Residential PV systems are now up to 70% cheaper than they were in 2008, with total installed costs of utility-scale systems sliding by as much as 65% between 2010 and 2014.

“Particularly for solar PV and wind, we have some quite rapid cost reductions because of the high learning rates for some renewables. Solar PV is obviously the poster child for this, with module prices coming down by 75% over four years,” said IRENA analyst Michael Taylor.

Renewables continued to become cost-competitive throughout 2013 and 2014, according to IRENA’s figures, which were drawn from 9,000 utility-scale projects across the globe, in addition to partial data gleaned from another 6,000 installations worldwide.

“This is real-world project data… renewables are now increasingly competing head-to-head with fossil fuels without financial support,” Taylor explained, adding that the cost increases associated with the integration of variable renewables into electricity systems does not change this conclusion.

Adnan Amin — reappointed this week as the director-general of IRENA for a second four-year term by 124 of the organisation's member countries — said the cost reductions have been driven by a handful of nations that have done a lot of “heavy lifting” by investing in renewables at scale.

“The Germans were the first. Their investment really turned out to be a public good, in international terms, because they lowered the cost of solar and wind,” Amin said.

“And then the mass production that we began to see in other markets like China dramatically lowered the cost further. Solar PV for example has come down 80% in the past five years. Wind has come down in a comparable period by about 30%. We’re seeing grid parity in a number of technologies and markets already being reached.”

IRENA predicts that costs will continue to decline. But as equipment prices have already fallen to attractively low levels — particularly in the case of PV modules and to a lesser extent, wind turbines — the sources of cost reductions will change moving forward.

“Industry is already thinking about how to continue to reduce balance-of-project, O&M and financing costs. Because they know that this is where the next cost reductions are coming from,” Taylor said. “There are a lot of policy levers in place that (our member states) can use to relatively easily unlock these.”

In many parts of the world — particularly Europe — onshore wind is competitive with or actually cheaper than coal, oil and gas-fired power stations, despite lower oil prices and without the support of subsidies.

“In many countries, including Europe, onshore wind power is one of the most competitive sources of new electricity capacity available. Individual wind projects are consistently delivering electricity for $0.05 per kilowatt-hour (kWh) without financial support, compared to a range of $0.045 to 0.14/kWh for fossil-fuel power plants,” IRENA said in its report. 

“The average cost of wind energy ranges from $0.06/kWh in China and Asia to $0.09/kWh in Africa. North America also has competitive wind projects, with an average cost of USD 0.07/kWh.”

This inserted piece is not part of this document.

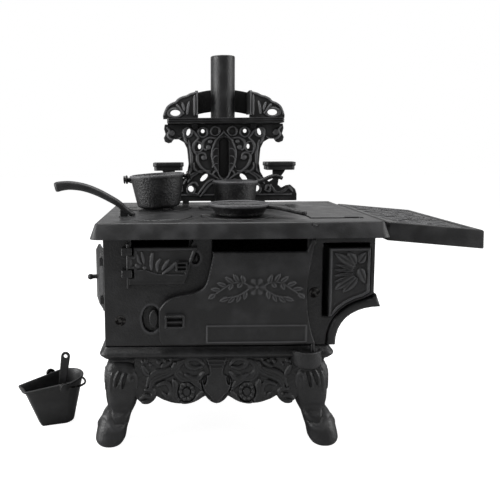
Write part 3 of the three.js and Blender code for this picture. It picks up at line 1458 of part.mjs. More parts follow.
// Half hoop of wire with a loop at each end round the neck of an ear, folded back.
function hoop(reachX, depth, wireRadius, loopRadius, steps) {
  const path = new THREE.CatmullRomCurve3(Array.from({ length: steps + 1 }, (_, i) => {
    const turn = Math.PI * (i / steps);
    return new THREE.Vector3(reachX * Math.cos(turn), loopRadius + (depth - loopRadius) * Math.sin(turn), 0);
  }));
  const loops = [-1, 1].map((side) => solid(
    new THREE.TorusGeometry(loopRadius, wireRadius, wireSides, smallRoundSteps)
      .rotateY(Math.PI / 2).translate(side * reachX, 0, 0),
  ));
  return joined(wire(path, wireRadius, steps, reliefSides), ...loops);
}

const potBailReach = potRimRadius + earReach / 2;

function potBail() {
  const lift = potLift();
  return hoop(potBailReach, potRimRadius * potBailShare, bailWireRadius, bailLoopRadius, smallRoundSteps * 2)
    .rotate([-bailDropDegrees, 0, 0]).translate(0, 0, potHeight * earHeightShare)
    .rotate([0, -potLeanDegrees, 0]).translate(...onLid('rear_left', potFromLid), lift);
}

// Height of the leaning pot's own origin when it stands on its lid.
function potLift() {
  return lidTop + seatGap - bailPotSolid().boundingBox().min[2];
}

// Handle that starts inside a rim and runs outwards along +X, as [share of length, share of rise], end round.
const handleSteps = 10;
const handleEndShare = 0.16;
const handleNeckShare = 0.72;

function panHandle(rimRadius, rimHeight, length, rise, shares) {
  const path = new THREE.CatmullRomCurve3(shares.map(([out, up]) => new THREE.Vector3(
    rimRadius + out * length, 0, rimHeight - handleThickness / 2 + up * rise)));
  const widthAt = (t) => {
    const spread = handleNeckShare + (1 - handleNeckShare) * t;
    return handleWidth * spread * Math.min(1, 1 / 2 + (1 - t) / handleEndShare / 2);
  };
  return bentBar(path, widthAt, () => handleThickness, handleSteps);
}

const sauceHandleShares = [[-0.12, 0], [0.25, 0.45], [0.5, 0.85], [0.72, 1], [1, 0.6]];
const skilletHandleShares = [[-0.1, 0], [0.3, -0.2], [0.7, -0.65], [1, -1]];

function saucepan() {
  const body = bowl(sauceRimRadius, sauceBaseRadius, sauceHeight, footRound);
  const handle = panHandle(sauceRimRadius, sauceHeight, sauceHandleLength, sauceHandleRise, sauceHandleShares);
  return standOn(body.add(handle), ...onLid('rear_right', sauceFromLid), lidTop);
}

function skillet() {
  const body = bowl(skilletRimRadius, skilletBaseRadius, skilletHeight, footRound);
  const handle = panHandle(
    skilletRimRadius, skilletHeight, skilletHandleLength, skilletHandleDrop, skilletHandleShares,
  );
  const turnedHandle = handle.rotate([0, 0, skilletHandleTurnDegrees]);
  return standOn(body.add(turnedHandle), ...onLid('front_right', skilletFromLid), lidTop);
}

// Lid lifter: an arched bar whose toe rests on the lid and whose lug stands in its notch.
const lifterShares = [[0, 0], [0.06, 0.05], [0.13, 0.18], [0.2, 0.35], [0.285, 0.5], [0.465, 0.76],
  [0.635, 0.93], [0.8, 1], [0.92, 0.98], [1, 0.93]];
const lifterToeShare = 0.16;
const lifterLugShares = [0.1, 0.19];

function lidLifter() {
  const spot = lidPlaces()[0];
  const toeX = spot.x - lidRadius + lidNotchLength + lifterToeFromNotch;
  const low = lidTop + seatGap + lifterToeThickness / 2;
  const path = new THREE.CatmullRomCurve3(lifterShares.map(([out, up]) => new THREE.Vector3(
    toeX - out * lifterReach, 0, low + up * lifterRise)));
  const thicken = (t) => Math.min(1, t / lifterToeShare);
  const widthAt = (t) => lifterWidth * Math.min(1, 1 / 2 + 2 * (1 - t) / lifterToeShare);
  const grown = lifterThickness - lifterToeThickness;
  const thicknessAt = (t) => lifterToeThickness + grown * thicken(t) + lifterEndGain * t ** 2;
  const bar = bentBar(path, widthAt, thicknessAt, smallRoundSteps * 2);
  const [near, far] = lifterLugShares.map((share) => toeX - share * lifterReach);
  const half = lifterLugWidth / 2;
  const lug = block(far, near, -half, half, lidTop - lifterLugDepth, lidTop + lifterThickness);
  return bar.add(lug).translate(0, spot.y, 0);
}

// Coal hod: flat spout, half-round back. Rings are drawn with the spout towards -X.
const hodRoundSteps = 12;
const hodBaseSpoutShare = 0.6;
const hodEarFromCentre = 1;
const hodEarHeight = hodHeight - hodEarDrop;
const hodBailReach = hodRimWidth / 2 + bailWireRadius * 2;

// Half-round of the hod's back, in plan about the middle of its arc.
function hodArc(arcX, radius) {
  return Array.from({ length: hodRoundSteps + 1 }, (_, i) => {
    const turn = Math.PI * (i / hodRoundSteps) - Math.PI / 2;
    return [arcX + radius * Math.cos(turn), radius * Math.sin(turn)];
  });
}

function hodRing(length, width, spoutWidth, centreX, heightAt) {
  const radius = width / 2;
  const [front, back] = [centreX - length / 2, centreX + length / 2];
  return [...hodArc(back - radius, radius), [front, spoutWidth / 2], [front, -spoutWidth / 2]]
    .map(([x, y]) => new THREE.Vector3(x, y, heightAt((back - x) / length)));
}

function hodPlace(body) {
  return body.rotate([0, 0, hodTurnDegrees]).translate(hodX, hodY, 0);
}

function hodEar(side) {
  const neck = new THREE.CylinderGeometry(earNeckRadius, earNeckRadius, earReach, smallRoundSteps);
  const flange = new THREE.CylinderGeometry(earRadius, earRadius, earFlange, smallRoundSteps);
  neck.translate(hodEarFromCentre, side * (hodBailReach - earReach / 2 + earFlange), hodEarHeight);
  flange.translate(hodEarFromCentre, side * (hodBailReach + earFlange + seatGap), hodEarHeight);
  return solid(neck).add(solid(flange));
}

function coalHod() {
  const rimHeight = (share) => hodHeight - hodSpoutDrop * share;
  const shrink = 2 * hodWall;
  const baseSpout = hodSpoutWidth * hodBaseSpoutShare;
  const outer = loft([hodRing(hodBaseLength, hodBaseWidth, baseSpout, 0, () => 0),
    hodRing(hodRimLength, hodRimWidth, hodSpoutWidth, hodRimOffset, rimHeight)]);
  const inner = loft([
    hodRing(hodBaseLength - shrink, hodBaseWidth - shrink, baseSpout - shrink, 0, () => hodWall),
    hodRing(hodRimLength - shrink, hodRimWidth - shrink, hodSpoutWidth - shrink, hodRimOffset,
      (share) => rimHeight(share) + seatGap / 2),
  ]);
  return hodPlace(joined(outer, hodEar(-1), hodEar(1)).subtract(inner));
}

function hodBail() {
  const arcX = hodRimOffset + hodRimLength / 2 - hodRimWidth / 2 - hodEarFromCentre;
  const ends = [bailLoopRadius, arcX / 2];
  const side = (y) => ends.map((x) => [x, y]);
  const plan = [...side(-hodBailReach), ...hodArc(arcX, hodBailReach), ...side(hodBailReach).reverse()];
  const path = new THREE.CatmullRomCurve3(plan.map(([x, y]) => new THREE.Vector3(x, y, 0)));
  const loops = [-1, 1].map((half) => solid(
    new THREE.TorusGeometry(bailLoopRadius, bailWireRadius, wireSides, smallRoundSteps)
      .rotateX(Math.PI / 2).translate(0, half * hodBailReach, 0),
  ));
  return hodPlace(joined(wire(path, bailWireRadius, hodRoundSteps * 2, reliefSides), ...loops)
    .rotate([0, hodBailDropDegrees, 0]).translate(hodEarFromCentre, 0, hodEarHeight));
}

// Shovel: a flat blade with turned-up sides under a strap handle with a hole.
const shovelHoleRadius = 1.6;
const shovelFlangeHeight = 2.2;
const shovelFromHod = 1.2;

function coalShovel() {
  const [half, blade, neck] = [shovelHandleWidth / 2, shovelBladeWidth / 2, shovelNeckWidth / 2];
  const hub = shovelLength - half;
  const shape = new THREE.Shape();
  shape.moveTo(-blade, 0);
  shape.lineTo(blade, 0);
  shape.lineTo(blade, shovelFlangeLength);
  shape.lineTo(neck, shovelBladeLength);
  shape.lineTo(half, hub);
  shape.absarc(0, hub, half, 0, Math.PI);
  shape.lineTo(-neck, shovelBladeLength);
  shape.lineTo(-blade, shovelFlangeLength);
  const plate = upright(shape, -shovelThickness / 2, shovelThickness, coarseSteps);
  const hole = barAlongY(0, hub, shovelHoleRadius, -shovelThickness, shovelThickness);
  const edge = block(blade - shovelThickness / 2, blade, -shovelThickness / 2 - shovelFlangeHeight, 0,
    0, shovelFlangeLength);
  const sides = edge.add(edge.mirror([1, 0, 0]));
  return standOn(joined(plate, sides).subtract(hole).rotate([0, shovelLeanDegrees, 0]),
    hodX + shovelFromHod, hodY, hodWall);
}

// The pieces, all in black cast iron but for the screws and wires
const ironColor = 0x2b2b2c;
const darkIronColor = 0x1d1d1e;
const steelColor = 0x6f7072;
const ironMetalness = 0.6;
const ironRoughness = 0.6;
const root = new THREE.Group();
root.name = 'toy_stove';

function place(name, body, color = ironColor) {
  const finish = { color, metalness: ironMetalness, roughness: ironRoughness };
  const material = new THREE.MeshStandardMaterial(finish);
  const mesh = new THREE.Mesh(geometryOf(body), material);
  mesh.name = name;
  root.add(mesh);
}

place('base_frame', baseFrame());
legPlaces().forEach((spot) => place(`leg_${spot.name}`, leg(spot)));
place('front_panel', frontPanel());
place('left_side_panel', leftSidePanel());
place('right_end', rightEnd());
place('back_panel', backPanel());
place('floor_plate', floorPlate(), darkIronColor);
place('fire_grate', fireGrate(), darkIronColor);
place('water_tank', waterTank());
screwPlaces().forEach((spot) => {
  place(`screw_${spot.name}`, screw(spot), steelColor);
  place(`nut_${spot.name}`, nut(spot), steelColor);
});
place('cook_top', topPlate());
lidPlaces().forEach((spot) => place(`lid_${spot.name}`, lid(spot)));
place('long_lid', longLid());
place('oven_door', ovenDoor());
place('fire_door', fireDoor());
place('side_door', sideDoor().rotate([0, 0, sideDoorAjarDegrees]).translate(sideHingeX, sideHingeY, 0));
place('backsplash', backsplash());
place('warming_shelf', warmingShelf());
place('crest', crest());
place('teapot_shelf_left', teapotShelf(-1));
place('teapot_shelf_right', teapotShelf(1));
place('flue_pipe', fluePipe());
place('side_shelf', sideShelf());
place('bail_pot', bailPot());
place('pot_bail', potBail(), steelColor);
place('saucepan', saucepan());
place('skillet', skillet());
place('lid_lifter', lidLifter());
place('coal_hod', coalHod());
place('hod_bail', hodBail(), steelColor);
place('coal_shovel', coalShovel());

// The frame's origin is the middle of the whole at floor height.
const bounds = new THREE.Box3().setFromObject(root);
const middle = bounds.getCenter(new THREE.Vector3());
root.position.set(-middle.x, -middle.y, -bounds.min.z);
root.updateMatrixWorld(true);

export default root;
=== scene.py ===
# Cast iron toy kitchen range with its loose cookware and coal hod.
import math

import bmesh
import bpy
import numpy as np
from mathutils import Matrix, Vector


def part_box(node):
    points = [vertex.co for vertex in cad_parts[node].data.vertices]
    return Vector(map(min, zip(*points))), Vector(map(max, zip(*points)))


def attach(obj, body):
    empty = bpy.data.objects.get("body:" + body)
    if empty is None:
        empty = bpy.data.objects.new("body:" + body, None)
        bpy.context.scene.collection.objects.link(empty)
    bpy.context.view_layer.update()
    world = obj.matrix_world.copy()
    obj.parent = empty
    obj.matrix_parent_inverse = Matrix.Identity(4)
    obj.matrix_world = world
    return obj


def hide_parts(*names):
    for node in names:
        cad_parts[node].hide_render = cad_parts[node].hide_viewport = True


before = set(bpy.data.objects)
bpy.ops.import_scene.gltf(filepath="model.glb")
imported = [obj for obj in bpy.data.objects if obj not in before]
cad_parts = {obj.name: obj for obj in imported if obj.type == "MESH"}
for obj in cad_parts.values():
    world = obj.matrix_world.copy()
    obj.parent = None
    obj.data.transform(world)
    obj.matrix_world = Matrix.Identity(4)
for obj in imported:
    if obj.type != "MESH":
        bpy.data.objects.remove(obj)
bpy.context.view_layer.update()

# Studio: a white table in a light tent, with large soft lamps over it, behind it and at both sides.
# The camera looks a little down on the cook top from in front of the range's left half.
MM = 0.001
top_low, top_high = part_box("cook_top")
MIDDLE = np.array([(top_low.x + top_high.x) / 2, (top_low.y + top_high.y) / 2, 0.0])
scene = bpy.context.scene
scene.view_settings.view_transform = "Standard"

IMAGE_SIDE_PX = 500
FOCAL_PX = 570
CENTRE_PX = (182, 213)
SENSOR_MM = 36
EYE_MM = (-41.5, -484.0, 222.7)
PITCH_DEG = 6.5
ROLL_DEG = -0.46
camera_data = bpy.data.cameras.new("camera")
camera_data.sensor_width = SENSOR_MM
camera_data.lens = FOCAL_PX / IMAGE_SIDE_PX * SENSOR_MM
camera_data.shift_x = (IMAGE_SIDE_PX / 2 - CENTRE_PX[0]) / IMAGE_SIDE_PX
camera_data.shift_y = (CENTRE_PX[1] - IMAGE_SIDE_PX / 2) / IMAGE_SIDE_PX
camera = bpy.data.objects.new("camera", camera_data)
camera.location = Vector(MIDDLE) + Vector(EYE_MM) * MM
camera.rotation_euler = (Matrix.Rotation(math.radians(90 - PITCH_DEG), 3, "X")
                         @ Matrix.Rotation(math.radians(ROLL_DEG), 3, "Z")).to_euler()
scene.collection.objects.link(camera)
scene.camera = camera


def linear(code):
    """Turns an sRGB hex colour to the linear values that a shader takes."""
    srgb = np.array([int(code[i:i + 2], 16) / 255 for i in (1, 3, 5)])
    flat = np.where(srgb <= 0.04045, srgb / 12.92, ((srgb + 0.055) / 1.055) ** 2.4)
    return (*flat.tolist(), 1.0)


def add(tree, kind, inputs=None, **settings):
    """Adds a shader node with its settings, and sets or links each input: a node stands for its first output."""
    node = tree.nodes.new("ShaderNode" + kind)
    for key, value in settings.items():
        setattr(node, key, value)
    for socket, value in (inputs or {}).items():
        value = value.outputs[0] if isinstance(value, bpy.types.Node) else value
        if isinstance(value, bpy.types.NodeSocket):
            tree.links.new(value, node.inputs[socket])
        else:
            node.inputs[socket].default_value = value
    return node


def new_tree(owner):
    """Empties the node tree of a material or world and returns it."""
    owner.use_nodes = True
    owner.node_tree.nodes.clear()
    return owner.node_tree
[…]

“Onshore wind (is) particularly competitive now where good resources are available,” Taylor said. “Concentrating solar power and offshore wind are in the infancy of their deployment — only 5GW and 8GW respectively. Their costs will come down as well. But that’s for the next era.”

He notes that the ongoing shift from near-shore development to deep-water projects has had “significant cost impacts” for offshore, due in part to investments in foundations and offshore installation infrastructure.

“Costs increased and they've stabilized,” Taylor said. “There’s an expectation going out to 2020 with some of the larger projects… the very large wind turbines starting to be installed, which helps to bring down the unit costs of installation, O&M and so on.”

However, Taylor is quick to add that regardless of the ongoing decline in costs, offshore wind will always be more expensive than onshore. "But of course — particularly in Europe and other parts of the world where you have very high population densities in coastal areas — it’s a very important resource going forward. And because it’s only in the infancy of its deployment — 8GW compared to 310GW for onshore wind — we will see costs come down.”

Some utility-scale PV installations are now generating electricity at just $0.08/kWh without subsidy support, IRENA said.

“There is really a virtuous cycle in terms that policy support for renewables at a global scale,” Taylor said.

“For every doubling in cumulative installed capacity, you often observe a fixed percentage reduction in cost. And for solar PV that’s 18% to 22%… there is a clear relationship between the policy support — which has increased the scale of the market — and technological improvements, leading to cost reductions. That’s the proof of the pudding that the policy is working.

"So we see other countries coming on board, because now renewables are fundamentally competitive.”

Amin said the numbers show that the main challenge for renewable energy is no longer an issue of cost, technology or resource potential.

“The discussion is really about what happens in the next phase, when renewable-energy penetration starts to go to higher levels that imply a change in systems and in costs,” he concluded.

“The models of governance and regulation are becoming much better. And the business case for renewable energy is here today, just on the basis of cost.”